I just use this list.
I got All free-and-clear because I couldn't find anything better when I went to the store, except for Ecos but they had the one with lavender oil in it they didn't have the unscented kind, and I'm allergic to everything so I went with a free-and-clear.


----------



## mommyof3co

I'm going to be using Tide (original or with febreeze) I know it's one of the not recommended ones but I know SO many people that use it and have had the best luck with it, it's strong enough to really get them clean without stink issues. Also will be using the full recommended amount per load, not the 1/4 amount I always used to hear when I was using cloth with Hayden


----------



## Rachel_C

I've actually been told by a nappy shop here that Ecover is bad for nappies, something about it not washing out properly, even though it seems to fill the requirements. I'm not sure where they got that from (they're the wholesaler for bumGenius in the UK) but I avoid it just in case. Over here the general guidance is that any non-bio without softener is ok (except Ecover?). You could try soap nuts maybe, I know a lot of people have success with them.


----------



## baby05

i use the bg detergent for bg diapers, and dawn if they need stripping


----------



## LittlePants

Ecover is not gad for nappies. For some reason Bumgenius say not to use it on their nappies, or you will invalidate the guarantee, hence the new misconception that it is bad for nappies. It is fine for nappies in fact, although IMO. Ecoballs, together with a little oxygen bleach (I use Ecover Laundry bleach), to help remove stains, is by far the best thing to wash nappies with. There is no danger of detergent build up with them, and you can really cut down on the amount of water and power you use, as they don't need rinsing like detergent washed nappies do.


----------



## vespersonicca

Thanks for all the responses. :) Hope to hear from more of you! We have mostly BG but they're preloved and haven't got a warranty anymore anyway I don't think. I actually used LV detergent before and realized I was using too much. Since then I've halved the amount of any brand I used and run an extra rinse cycle to help them stay unclogged. 

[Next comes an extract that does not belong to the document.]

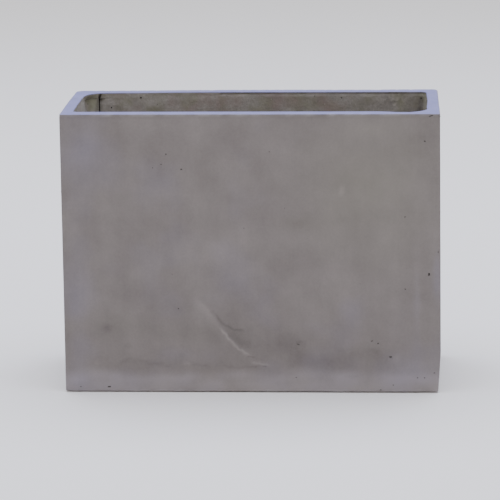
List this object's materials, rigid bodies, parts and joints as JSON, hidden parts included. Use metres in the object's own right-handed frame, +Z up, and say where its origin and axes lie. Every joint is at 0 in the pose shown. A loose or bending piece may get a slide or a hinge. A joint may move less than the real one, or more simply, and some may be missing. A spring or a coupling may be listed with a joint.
{
  "type": "planter box",
  "caption": "Long rectangular trough planter in fibre cement with layered walls, an open top, and plugged drain holes in its floor.",
  "frame": {"origin": "on the ground, under the middle of the box", "axes": "+X along the length, -Y out of the front face, +Z up"},
  "size_m": [0.6, 0.25, 0.45],
  "materials": {
    "face_cement": "mould-cast matt",
    "backing_cement": "rough hand-laid",
    "fillet_mortar": "rough trowelled",
    "glass_mesh": "open woven glass-fibre scrim",
    "sleeve_plastic": "extruded grey PVC",
    "plug_rubber": "moulded black",
    "pad_rubber": "die-cut black"
  },
  "bodies": {
    "planter": {"face_shell": "face_cement", "base_slab": "backing_cement", "floor_bead": "fillet_mortar", "corner_fillet_front_left": "fillet_mortar", "corner_fillet_back_left": "fillet_mortar", "corner_fillet_front_right": "fillet_mortar", "corner_fillet_back_right": "fillet_mortar", "backing_front": "backing_cement", "backing_back": "backing_cement", "backing_left": "backing_cement", "backing_right": "backing_cement", "glass_mesh_front": "glass_mesh", "glass_mesh_back": "glass_mesh", "glass_mesh_left": "glass_mesh", "glass_mesh_right": "glass_mesh", "glass_mesh_floor": "glass_mesh", "drain_sleeve_left": "sleeve_plastic", "drain_sleeve_right": "sleeve_plastic", "foot_pad_front_left": "pad_rubber", "foot_pad_back_left": "pad_rubber", "foot_pad_front_right": "pad_rubber", "foot_pad_back_right": "pad_rubber"},
    "plug_left": {"drain_plug_left": "plug_rubber"},
    "plug_right": {"drain_plug_right": "plug_rubber"}
  },
  "joints": [
    {"name": "plug_left_lift", "type": "slide", "parent": "planter", "child": "plug_left", "axis": [0, 0, 1], "range_m": [0, 0.46]},
    {"name": "plug_right_lift", "type": "slide", "parent": "planter", "child": "plug_right", "axis": [0, 0, 1], "range_m": [0, 0.46]}
  ]
}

What about stripping them clean if they do get clogged up though? We don't have Dawn here, nor does there seem to be a safe kind of bleach here in Finland. Have any one ever used Vanish to remove the stains?


----------



## Rachel_C

LittlePants said:


> Ecover is not gad for nappies. For some reason Bumgenius say not to use it on their nappies, or you will invalidate the guarantee, hence the new misconception that it is bad for nappies. It is fine for nappies in fact, although IMO. Ecoballs, together with a little oxygen bleach (I use Ecover Laundry bleach), to help remove stains, is by far the best thing to wash nappies with. There is no danger of detergent build up with them, and you can really cut down on the amount of water and power you use, as they don't need rinsing like detergent washed nappies do.

I wouldn't say it's a 'new misconception'. I was specifically told by Baba Me that Ecover does not wash out of nappies properly, unlike other non-bios in the UK. It's not just about the BG guarantee. As I said, I don't know how they came to this conclusion but I'd rather be safe than sorry, especially as there are so many other options.


----------



## lynnikins

for the OP
id sugest soap nuts or Eco balls

myself i use fairy or persil non bio without any brightners


----------



## Laucu

I think Ecover is bad because it contains soap, which is made out of fat/oil and therefore will cause build up in nappies over time. Bio-D is the same....

I use Faith In Nature's Clear Spring - it ticks all the bumGenius boxes (except that it is fragranced!) and is soap free.


----------